St Luke’s,
Havelock North – Advent 4, 2008 – ‘Just Say Yes!’
“In
the sixth month the angel Gabriel was sent by God to a town in Galilee called
‘Ave Maria Gratia Plena’ – that’s how one of
our stained glass windows – up here in the sanctuary – translates Gabriel’s
greeting to Mary in our gospel reading this morning; Hail Mary, full of grace –
and all the closet Catholics in the room respond, ‘The Lord is with thee’.

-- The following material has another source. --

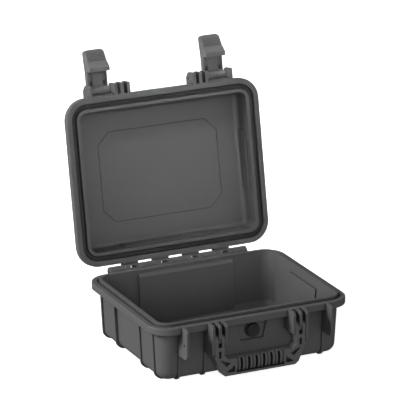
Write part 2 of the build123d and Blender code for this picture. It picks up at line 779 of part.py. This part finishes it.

And that’s part of the problem with Mary for those who want to stand
firmly on the Protestant side of the church divide – she really is just a bit
too Catholic. All those hail Mary’s and songs to the Blessed Virgin that people
like me love to sing and pray step just a bit too close to papal territory for
some and so they shy away from any real scrutiny of Mary herself, preferring
instead to focus perhaps on the quite radical socio-political statements of the
Magnificat or maybe just skipping the whole
pre-Christmas episode and jumping straight into the manger.
But not me – Ave Maria Gratia Plena. For me there’s something about the story
of Mary and her encounter with the angel Gabriel that demands a pause for
reflection and acknowledgement.
We call it the Annunciation – literally, the announcement – and it’s not
the first encounter with an angel in Luke chapter one. Zechariah, the future
father of John the Baptist, has already met with Gabriel and been told that his
wife will also bear a child. We read that when Zechariah saw Gabriel “he was
terrified; and fear overwhelmed him.” So frightening was this encounter that
Zechariah was left unable to speak afterwards and remained that way right up
until the birth of his son.
Mary, on the other hand, is “much perplexed” when the angel comes to
her. Can there be any phrase in the Bible that is more of an understatement
than this? Imagine your own reaction if an angel suddenly sprang up in front of
you and said ‘Greetings’. Would ‘much perplexed’ really cover it?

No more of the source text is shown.